The previous version output like this:
Code:
Dice Word list Match
22333 22333 dane
41231 41231 lug
# snip snip
If the original output was intentional and you want it to continue to appear as above, you can make the following changes (as per dice3.sh in the .zip) :
1. In get_word_code, pipe the output from sed to tee:
Code:
# Generate a 5 digit random number based on the roll of a 6-sided dice
function get_word_code {
digits=[]
for digitcount in {0..4}; do
digits[$digitcount]=$(( RANDOM % 6 + 1 ))
done
echo -n "${digits[@]}" | sed 's/ //g' | tee -a passphrase.txt
}
The addition of the pipe to tee -a will append the word-code to passphrase.txt
2. In the \grep command in the main while loop, remove the call to sed:
Code:
# Generate words
count=0
while [[ $count -lt "${number_of_words}" ]]
do
\grep "$(get_word_code)" dicelist.txt >> passphrase.txt
(( count++ ))
done
Those 2 changes will yield the original output.
I just thought it looked a bit odd having the number repeated twice. But it's your script, so I'll leave that decision up to you.

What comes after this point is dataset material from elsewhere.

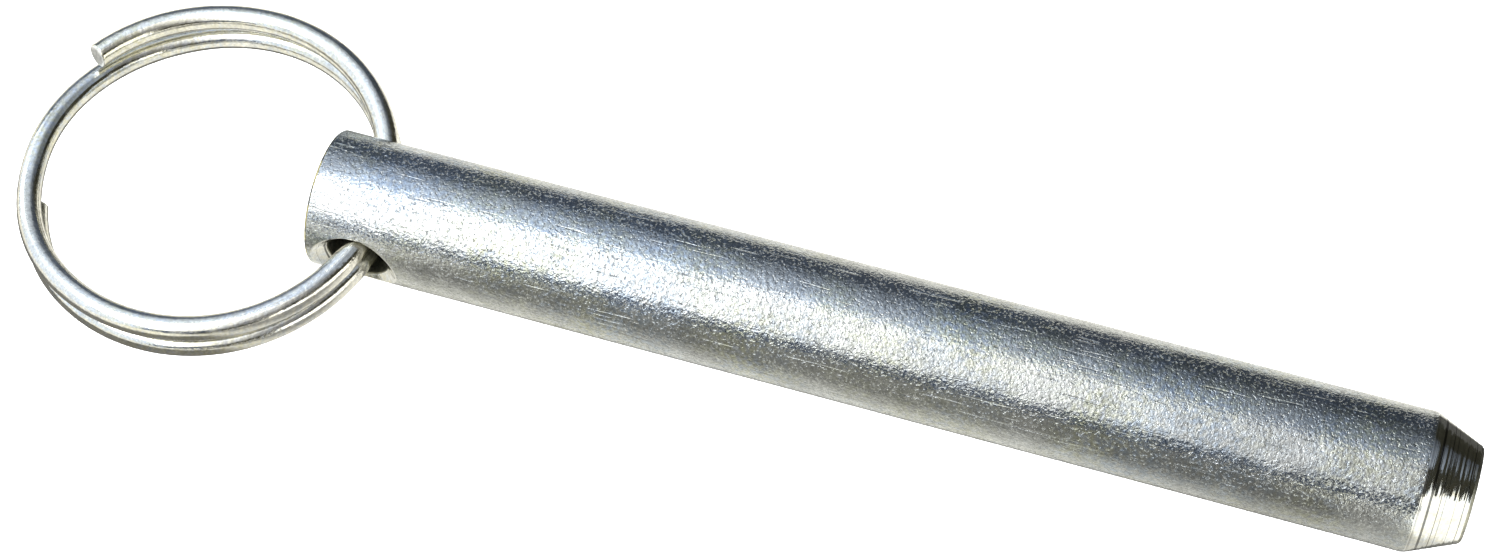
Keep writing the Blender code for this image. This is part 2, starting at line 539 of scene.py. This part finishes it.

It probably took me a lot longer to write this post and explain what I did than it did to actually make the changes to your script.
I had a bit of fun looking at the code and making my "improvements" - if they can be called that. At some point, I'm sure someone else will weigh in with things that could be done better still!
Anyway - I've uploaded a zip containing your original script, the word-list, plus two versions with my changes.
dice2.sh contains my original changes, without the duplication of the dice-numbers
dice3.sh contains my changes, but retains the original output format.
Feel free to use, or ignore whatever you like, after all it's your script.
If there's anything you don't understand, or want further clarification on, feel free to give me a shout!